Cuento

Resplandeciente Reina

Por Mariana Isabel Ludueña

T. programa el pequeño artefacto con el que prepara su ración diaria de comida y empieza a cantar, más bien a tararear. Voltea, dándole la espalda al aparato y abre una gaveta, toma una toalla húmeda con la que se limpia las manos y bebe agua, se seca los labios y antes de comer, dubitativo en los primeros versos, empieza a recitar un poema. Cuando termina, sentado en su único y estrecho asiento, se pone a llorar.

Come todo y levanta la mirada hacia un reloj que está encima de un dibujo infantil, estira el brazo y toma un aparatito blanco -del tamaño de un cronómetro- con una pantalla verde, lo conecta a la pulsera que lleva puesta y se hace una medición, permanece sentado en su pequeño asiento. “Guardar”, dice en voz alta, el aparato da dos bip cortos y se enciende su led verde.
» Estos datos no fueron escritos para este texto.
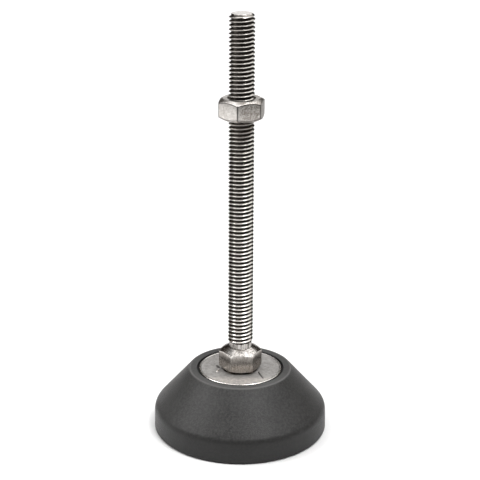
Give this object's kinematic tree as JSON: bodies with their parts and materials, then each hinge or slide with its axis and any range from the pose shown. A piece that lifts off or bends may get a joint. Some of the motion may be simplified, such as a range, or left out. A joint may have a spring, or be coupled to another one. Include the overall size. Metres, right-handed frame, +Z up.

Se desconecta con cuidado y lo deja en su estuche, se refriega los ojos y mira hacia la ventanita, hacia la noche y las estrellas.  La observa cayendo en ensueño hasta que lo sorprende un estruendo metálico que viene desde las entrañas de su pequeño habitáculo. Sigue sentado y se agacha siguiendo un eco bajo su asiento.

– El sistema de aire -murmura-, otra vez esa porquería.

Resopla, se toma la cabeza con las dos manos, las baja acariciándose su barba incipiente y aleja la mirada de la ventana circular y su fulgor azul platinado. Bajo la mesa donde acaba de comer, hay un cajoncito, de allí toma una libreta, una lapicera y anota: allí estaba la noche, con su reina bella y resplandeciente. Se levanta, se estira y saca de una cartuchera, ajustada al asiento, tres herramientas.  De nuevo el fuerte estruendo, pero esta vez, seguido de otros retorcijones metálicos. En la base de una consola electrónica, junto a la ventanita por la que acaba de mirar, está el núcleo del sistema,  se pone los lentes, su rostro ya no tiene esa expresión nostálgica de apenas unos momentos atrás, ahora está concentrado y agudo, los ojos como una mira. Hace mucho frío y sus dedos entorpecen los intentos de atornillar bien una de las tapas flojas que genera el ruido cada vez que se reinicia el equipo.

Termina, con éxito, de ajustar el resistente tornillo y sonríe. Ahora, larga una risotada demoníaca que lo deja agitado, suelta el destornillador para apretarse -otra vez- la cabeza con sus manos y se frota  las palmas en la cavidad de sus ojos, mira por su ventana circular y solloza nuevamente.

Se activa una alarma en la pulsera. Está tiritando, mira como le tiemblan las manos, insulta, saca de uno de los bolsillos de su campera una cajita con la cruz roja impresa, toma una píldora y la coloca bajo su lengua. Junto a la consola hay dos monitores encendidos pero sin imágenes, solo su pantalla azul, los apaga. También están señaladas unas llaves que tienen un cartel encima de ellas: “LÍNEA Nro. 1”, “LÍNEA Nro. 2”, las pone en posición “OFF”. Le tiemblan más las manos, pero finalmente hace lo mismo con la tercera, la que tiene la etiqueta “SISTEMA DE AIRE”. Da dos pasos, mareado, hasta el cajón de donde toma la toalla y vomita en ella. Su cuerpo no ha tenido tiempo de absorber la droga que acaba de tomar, está sudando y el mal olor del encierro lo descompone todavía más, toma agua, hace ejercicios de respiración, pero su alarma no se detiene, agarra  una pinza de entre las herramientas y corta la pulsera, tiritando. Va y anota en su libreta: “Abr122053,  finalizo registro y control de signos vitales: arritmia, para variar. El sistema de aire sigue con fallas. Lo he desconectado, finalmente”. Y sonríe. Se envuelve en una especie de saco de dormir y se ajusta en él, observa la ventana, mira otra vez hacia afuera, mira las estrellas, no titilan. Para él nunca titilan las estrellas.

– Donde se besan la cordillera nevada con el sol. Donde la negra tierra ha parido tulipanes. Y las dunas forman eternas caderas de una mujer deshecha por el viento… – entona y solloza.

Sus ojos se ven rotos, tiene ojeras y está desorbitado. Acaba de desconectar el único sistema de aire de su lata espacial abarrotada de tubos, antenas, cables y relojes. Melancólico, entona su poema elegido para el día trescientos setenta y ocho en su nave a la deriva. Se acerca más a la ventanilla y mira la noche, mira su planeta, ve a su bella y resplandeciente reina. La ve lejana, azul y oceánica. Mira y voltea solo para ver, otra vez, el reloj que le indica que está a cien mil millas más lejos de su musa. Cien mil millas más lejos que cuando empezó a escribir los últimos versos con los que hoy la exalta.